这小子非常利索的一个鲤鱼打挺站起来,让我的掌落了个空。
他抱肩对我嘿嘿笑道:“亲爱的,如果我的腿完好无损,你给我洗衣做饭、陪我洗澡睡觉,我们的生活会更幸福惬意!”
我甜腻腻地坏笑道:“我做的饭你敢吃吗?我洗的衣服你敢穿吗?我陪你洗澡你敢下水吗?我陪你睡觉你能睡得着吗?”
“当然,党寒夜不敢娶你,我敢,”他低头,嘴凑到我耳边,“就算你往碗里放砒霜、在衣服里放蝎子、洗澡水里放石灰、被窝里边放毒针,我也照样要你。”
我踮起脚,对在他耳边说:“我不会往你被窝里放毒针,我会把沈小樱放你被窝里。”
他脸色一沉道:“薛之雪,过去的事情我们就让它过去吧,我们不再提这些不愉快的东西好不好?”
“可是沈小樱的案子还没结束,沈嫂前几天还问我有没有听到她女儿的下落。我只能遗憾地告诉她还没有找到。看着她伤悲的样子,我告诉她我会接着寻找,死活总要给她一个答复。吴磊,女儿是妈**心头肉,你也是妈妈所生,看在老人的份上,放了沈小樱吧?”我用请求的目光看着吴磊。

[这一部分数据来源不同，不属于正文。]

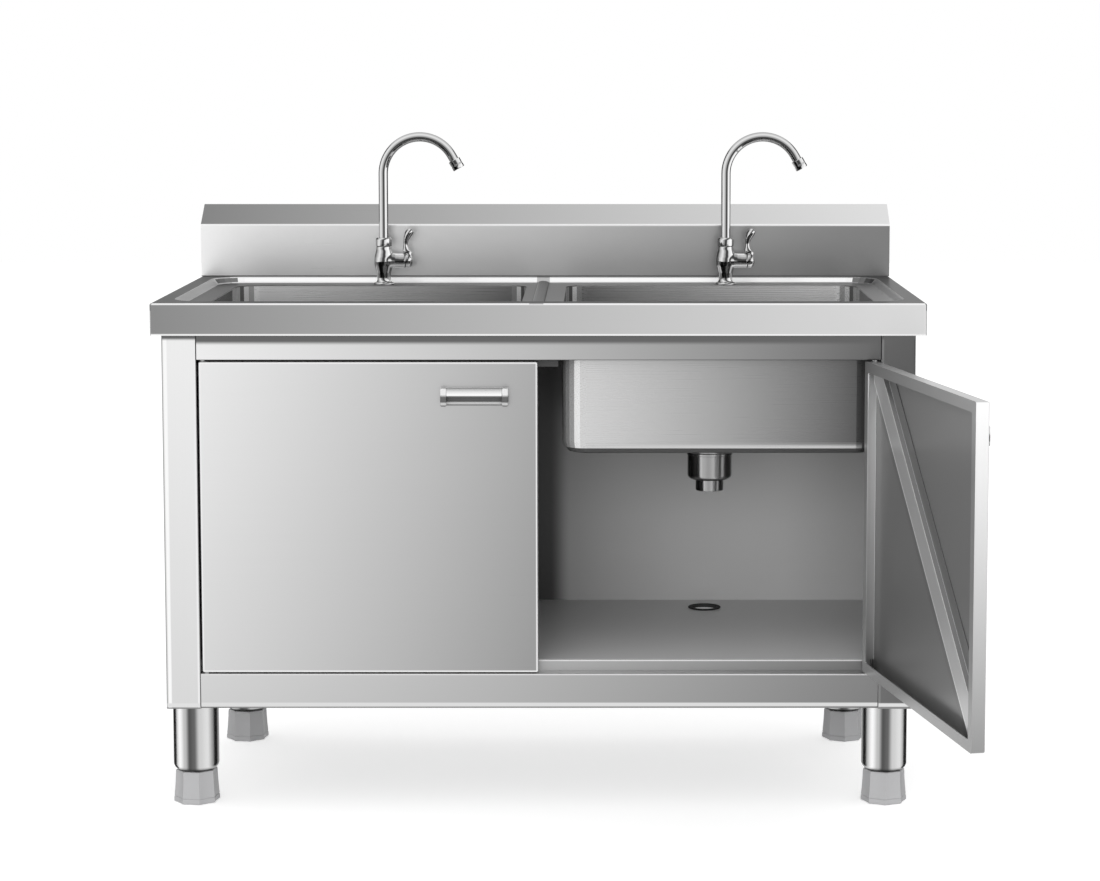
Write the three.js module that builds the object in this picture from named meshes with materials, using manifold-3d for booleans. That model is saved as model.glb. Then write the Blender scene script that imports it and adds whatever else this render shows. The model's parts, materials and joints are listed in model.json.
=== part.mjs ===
// A free-standing double-bowl kitchen sink unit in folded stainless steel, in millimetres, +Z up.
// X runs across the unit with 0 at its middle, Y runs from the fascia at 0 to the back, Z is 0 on the floor.
// The finished group is moved at the end, so that the origin is under the middle of the whole unit at rest.
import * as THREE from 'three';
import Module from 'manifold-3d';
import { mergeVertices } from 'three/addons/utils/BufferGeometryUtils.js';

const wasm = await Module();
wasm.setup();

// ---------------------------------------------------------------- driving dimensions

// Overall
const unitWidth = 1200;
const unitDepth = 600;
const worktopHeight = 800;

// Worktop: a lid folded down all round, with a tray pressed into its top
const deckSheet = 1.5;
const deckFold = 3;
const deckCorner = 4;
const fasciaHeight = 50;
const hemDepth = 12;
const sideRim = 26;
const frontRim = 38;
const backRim = 12;
const trayDrop = 10;
const trayRun = 12;
const trayCorner = 40;
const beadWidth = 20;
const beadHeight = 4;
const beadOffset = -7;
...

吴磊无奈地道:“小雪,我已经跟你解释过了,我真的不知道沈小樱的下落,她的失踪的确跟我无关,你为什么不相信我呢?”
“因为你没有长着一张让我相信的脸。”
“党寒夜那张脸就长得让你相信?”
“对,你要去毁容,我也会相信你。”
“可是他的脸最近修复的差不多了吧?”
“对,他越来越帅了,所以我更相信他了。”
吴磊不想跟我这样无休止的扯下去,笑了笑道:“好了,难得见你一面,练完拳了,我请你喝茶。”